Data lines:
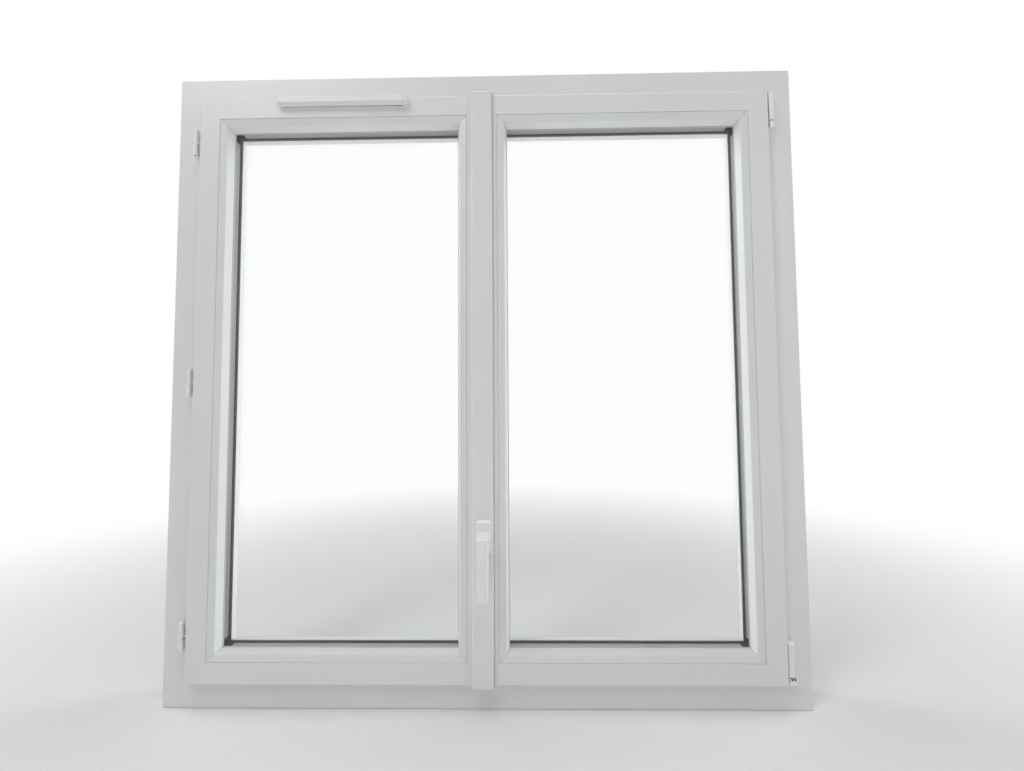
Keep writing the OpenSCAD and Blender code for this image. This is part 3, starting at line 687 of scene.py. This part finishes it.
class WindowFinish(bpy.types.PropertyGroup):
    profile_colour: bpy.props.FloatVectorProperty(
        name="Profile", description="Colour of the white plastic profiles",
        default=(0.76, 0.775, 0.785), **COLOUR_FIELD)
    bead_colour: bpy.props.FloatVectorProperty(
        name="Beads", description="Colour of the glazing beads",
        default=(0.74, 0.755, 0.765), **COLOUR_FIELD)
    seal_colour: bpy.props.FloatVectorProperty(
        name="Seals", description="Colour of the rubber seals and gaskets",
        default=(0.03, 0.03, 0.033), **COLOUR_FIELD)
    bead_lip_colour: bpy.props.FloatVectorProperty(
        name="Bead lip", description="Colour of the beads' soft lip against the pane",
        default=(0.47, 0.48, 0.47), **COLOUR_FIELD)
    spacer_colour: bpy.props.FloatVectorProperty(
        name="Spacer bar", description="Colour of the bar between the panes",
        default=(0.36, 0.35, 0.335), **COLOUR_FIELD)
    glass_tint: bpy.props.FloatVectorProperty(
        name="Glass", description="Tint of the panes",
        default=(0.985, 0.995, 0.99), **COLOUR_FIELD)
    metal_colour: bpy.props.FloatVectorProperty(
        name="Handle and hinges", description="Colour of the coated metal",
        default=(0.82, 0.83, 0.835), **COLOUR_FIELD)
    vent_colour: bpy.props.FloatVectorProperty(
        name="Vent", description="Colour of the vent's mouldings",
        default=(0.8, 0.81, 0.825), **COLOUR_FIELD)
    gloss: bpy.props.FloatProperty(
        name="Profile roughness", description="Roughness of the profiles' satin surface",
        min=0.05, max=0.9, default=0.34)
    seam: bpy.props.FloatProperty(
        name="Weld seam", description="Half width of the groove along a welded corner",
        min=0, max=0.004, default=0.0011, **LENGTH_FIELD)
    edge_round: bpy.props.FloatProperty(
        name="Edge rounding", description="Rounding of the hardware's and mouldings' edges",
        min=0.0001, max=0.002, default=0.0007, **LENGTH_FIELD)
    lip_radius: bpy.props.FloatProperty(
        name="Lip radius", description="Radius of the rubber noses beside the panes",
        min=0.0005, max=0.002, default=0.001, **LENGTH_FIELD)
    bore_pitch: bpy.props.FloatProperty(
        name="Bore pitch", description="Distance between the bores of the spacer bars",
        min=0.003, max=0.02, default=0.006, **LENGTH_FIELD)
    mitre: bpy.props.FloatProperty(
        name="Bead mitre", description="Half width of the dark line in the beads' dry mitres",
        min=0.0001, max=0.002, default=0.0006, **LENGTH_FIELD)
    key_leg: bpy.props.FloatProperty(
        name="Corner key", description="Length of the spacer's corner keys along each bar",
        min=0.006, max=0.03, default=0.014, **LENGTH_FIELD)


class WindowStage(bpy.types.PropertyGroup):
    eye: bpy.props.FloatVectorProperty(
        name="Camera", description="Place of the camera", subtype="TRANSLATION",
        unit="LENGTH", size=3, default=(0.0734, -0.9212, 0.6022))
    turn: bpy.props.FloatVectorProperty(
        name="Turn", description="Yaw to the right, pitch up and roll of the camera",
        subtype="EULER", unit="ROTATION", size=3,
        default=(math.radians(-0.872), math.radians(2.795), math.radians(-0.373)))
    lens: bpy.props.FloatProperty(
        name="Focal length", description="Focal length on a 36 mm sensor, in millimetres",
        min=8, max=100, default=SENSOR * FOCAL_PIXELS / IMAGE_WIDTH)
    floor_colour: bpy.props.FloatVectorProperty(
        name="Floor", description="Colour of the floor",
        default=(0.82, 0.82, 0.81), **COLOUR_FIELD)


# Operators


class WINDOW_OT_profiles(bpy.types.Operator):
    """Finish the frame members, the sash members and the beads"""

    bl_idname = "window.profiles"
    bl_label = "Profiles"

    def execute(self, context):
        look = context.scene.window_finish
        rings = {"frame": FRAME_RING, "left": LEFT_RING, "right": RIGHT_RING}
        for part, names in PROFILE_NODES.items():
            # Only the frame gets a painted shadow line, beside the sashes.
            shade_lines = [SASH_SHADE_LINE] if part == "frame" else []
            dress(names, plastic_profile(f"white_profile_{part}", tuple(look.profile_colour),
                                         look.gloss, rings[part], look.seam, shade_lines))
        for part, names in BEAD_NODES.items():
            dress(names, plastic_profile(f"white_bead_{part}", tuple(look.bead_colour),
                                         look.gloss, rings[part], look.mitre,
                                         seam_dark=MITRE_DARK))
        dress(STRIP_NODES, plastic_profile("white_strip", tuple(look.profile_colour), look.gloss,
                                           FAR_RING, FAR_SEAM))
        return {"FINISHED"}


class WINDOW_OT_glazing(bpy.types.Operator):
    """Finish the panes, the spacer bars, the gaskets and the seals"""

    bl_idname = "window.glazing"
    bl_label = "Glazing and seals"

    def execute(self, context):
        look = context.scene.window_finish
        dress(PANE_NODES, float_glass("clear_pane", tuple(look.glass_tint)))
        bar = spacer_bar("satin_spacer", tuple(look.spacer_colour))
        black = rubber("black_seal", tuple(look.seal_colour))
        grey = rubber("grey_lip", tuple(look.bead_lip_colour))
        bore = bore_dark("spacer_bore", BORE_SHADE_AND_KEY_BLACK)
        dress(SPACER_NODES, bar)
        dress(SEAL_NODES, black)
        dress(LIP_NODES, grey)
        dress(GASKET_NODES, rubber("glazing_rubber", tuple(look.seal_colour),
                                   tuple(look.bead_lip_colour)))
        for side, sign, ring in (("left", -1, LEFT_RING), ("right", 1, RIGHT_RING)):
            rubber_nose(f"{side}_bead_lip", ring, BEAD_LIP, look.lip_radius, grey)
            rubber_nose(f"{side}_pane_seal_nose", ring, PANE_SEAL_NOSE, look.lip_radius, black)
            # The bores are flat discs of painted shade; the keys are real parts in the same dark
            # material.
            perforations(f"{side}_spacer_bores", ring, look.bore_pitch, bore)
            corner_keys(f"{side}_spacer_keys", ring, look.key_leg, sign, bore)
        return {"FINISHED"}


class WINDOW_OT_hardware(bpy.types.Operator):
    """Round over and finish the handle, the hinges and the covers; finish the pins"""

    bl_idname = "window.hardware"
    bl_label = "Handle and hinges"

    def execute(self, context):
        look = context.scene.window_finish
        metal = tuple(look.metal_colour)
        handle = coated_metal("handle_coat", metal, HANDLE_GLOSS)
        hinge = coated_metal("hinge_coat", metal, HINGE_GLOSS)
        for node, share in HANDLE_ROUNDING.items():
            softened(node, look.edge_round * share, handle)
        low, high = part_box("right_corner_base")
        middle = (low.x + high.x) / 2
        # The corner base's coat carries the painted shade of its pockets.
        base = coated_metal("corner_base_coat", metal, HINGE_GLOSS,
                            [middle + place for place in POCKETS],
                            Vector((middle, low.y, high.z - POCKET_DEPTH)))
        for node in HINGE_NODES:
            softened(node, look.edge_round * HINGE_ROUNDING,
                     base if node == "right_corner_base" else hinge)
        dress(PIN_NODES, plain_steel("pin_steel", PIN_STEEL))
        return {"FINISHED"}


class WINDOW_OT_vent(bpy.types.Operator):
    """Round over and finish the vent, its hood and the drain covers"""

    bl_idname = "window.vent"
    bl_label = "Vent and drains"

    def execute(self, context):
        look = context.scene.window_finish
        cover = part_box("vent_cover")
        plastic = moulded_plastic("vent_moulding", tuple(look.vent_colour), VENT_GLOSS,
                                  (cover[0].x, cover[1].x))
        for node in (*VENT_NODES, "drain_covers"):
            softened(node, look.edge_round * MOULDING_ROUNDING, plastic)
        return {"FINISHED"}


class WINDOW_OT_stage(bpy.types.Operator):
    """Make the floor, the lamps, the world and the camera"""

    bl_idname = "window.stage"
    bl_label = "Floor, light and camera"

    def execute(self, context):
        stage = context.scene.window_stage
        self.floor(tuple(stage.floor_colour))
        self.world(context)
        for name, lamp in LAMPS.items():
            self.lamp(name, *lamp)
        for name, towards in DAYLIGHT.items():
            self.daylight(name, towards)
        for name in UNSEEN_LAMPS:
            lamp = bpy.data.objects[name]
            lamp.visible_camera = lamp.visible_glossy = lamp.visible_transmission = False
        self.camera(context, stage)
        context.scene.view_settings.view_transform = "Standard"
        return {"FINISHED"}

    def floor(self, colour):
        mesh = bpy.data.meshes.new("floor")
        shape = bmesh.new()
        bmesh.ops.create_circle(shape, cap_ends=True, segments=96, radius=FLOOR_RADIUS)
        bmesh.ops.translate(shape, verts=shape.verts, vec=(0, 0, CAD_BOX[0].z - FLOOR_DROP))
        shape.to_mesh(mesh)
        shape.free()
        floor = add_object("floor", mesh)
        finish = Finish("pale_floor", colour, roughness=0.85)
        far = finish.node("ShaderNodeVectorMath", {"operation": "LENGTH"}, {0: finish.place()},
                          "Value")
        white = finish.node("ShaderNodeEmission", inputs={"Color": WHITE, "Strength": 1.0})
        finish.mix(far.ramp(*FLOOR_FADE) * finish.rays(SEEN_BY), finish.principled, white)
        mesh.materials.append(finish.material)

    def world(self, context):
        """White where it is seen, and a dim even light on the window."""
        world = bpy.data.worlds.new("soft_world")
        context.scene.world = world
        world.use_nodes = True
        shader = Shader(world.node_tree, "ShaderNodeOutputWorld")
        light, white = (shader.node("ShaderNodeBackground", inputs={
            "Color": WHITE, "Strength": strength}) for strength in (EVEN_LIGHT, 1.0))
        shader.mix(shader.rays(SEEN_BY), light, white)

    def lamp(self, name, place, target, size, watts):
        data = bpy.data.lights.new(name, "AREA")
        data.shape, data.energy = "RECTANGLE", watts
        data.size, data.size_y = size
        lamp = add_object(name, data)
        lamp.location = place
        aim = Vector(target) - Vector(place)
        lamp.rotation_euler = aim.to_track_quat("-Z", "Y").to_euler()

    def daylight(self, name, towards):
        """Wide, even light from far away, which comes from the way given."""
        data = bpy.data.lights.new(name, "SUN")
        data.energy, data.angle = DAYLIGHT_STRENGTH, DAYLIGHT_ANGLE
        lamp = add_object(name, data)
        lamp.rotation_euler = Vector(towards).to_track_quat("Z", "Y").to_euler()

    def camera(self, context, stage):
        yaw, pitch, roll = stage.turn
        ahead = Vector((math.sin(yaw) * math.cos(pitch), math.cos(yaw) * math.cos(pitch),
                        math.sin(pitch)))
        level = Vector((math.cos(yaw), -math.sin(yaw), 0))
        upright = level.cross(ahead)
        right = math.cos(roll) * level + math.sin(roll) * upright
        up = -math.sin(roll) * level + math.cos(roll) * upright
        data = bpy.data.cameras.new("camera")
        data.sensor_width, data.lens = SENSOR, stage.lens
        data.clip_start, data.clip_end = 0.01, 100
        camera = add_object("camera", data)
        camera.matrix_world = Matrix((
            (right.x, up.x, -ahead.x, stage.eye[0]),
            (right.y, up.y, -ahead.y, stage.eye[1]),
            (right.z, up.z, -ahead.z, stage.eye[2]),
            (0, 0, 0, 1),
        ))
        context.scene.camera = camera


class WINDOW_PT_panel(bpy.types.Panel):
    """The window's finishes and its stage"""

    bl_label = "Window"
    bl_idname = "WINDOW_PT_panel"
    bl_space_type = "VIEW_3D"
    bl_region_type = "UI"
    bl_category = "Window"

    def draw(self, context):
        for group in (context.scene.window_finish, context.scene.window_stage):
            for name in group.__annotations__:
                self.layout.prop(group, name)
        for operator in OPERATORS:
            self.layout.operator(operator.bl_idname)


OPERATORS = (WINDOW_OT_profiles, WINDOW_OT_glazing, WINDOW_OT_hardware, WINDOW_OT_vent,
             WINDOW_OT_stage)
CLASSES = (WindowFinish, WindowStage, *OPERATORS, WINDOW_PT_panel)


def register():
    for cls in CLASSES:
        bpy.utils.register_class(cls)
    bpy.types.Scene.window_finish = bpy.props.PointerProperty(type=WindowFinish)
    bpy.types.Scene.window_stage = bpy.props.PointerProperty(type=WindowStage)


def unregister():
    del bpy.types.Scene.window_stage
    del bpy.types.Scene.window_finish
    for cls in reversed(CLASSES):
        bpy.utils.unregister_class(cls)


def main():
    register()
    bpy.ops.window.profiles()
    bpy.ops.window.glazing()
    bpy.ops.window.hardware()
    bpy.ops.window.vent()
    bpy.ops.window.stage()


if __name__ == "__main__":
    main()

Goal:
Track down all lines above with the string "finishes" and copy them.

Full solution:
Keep writing the OpenSCAD and Blender code for this image. This is part 3, starting at line 687 of scene.py. This part finishes it.
    """The window's finishes and its stage"""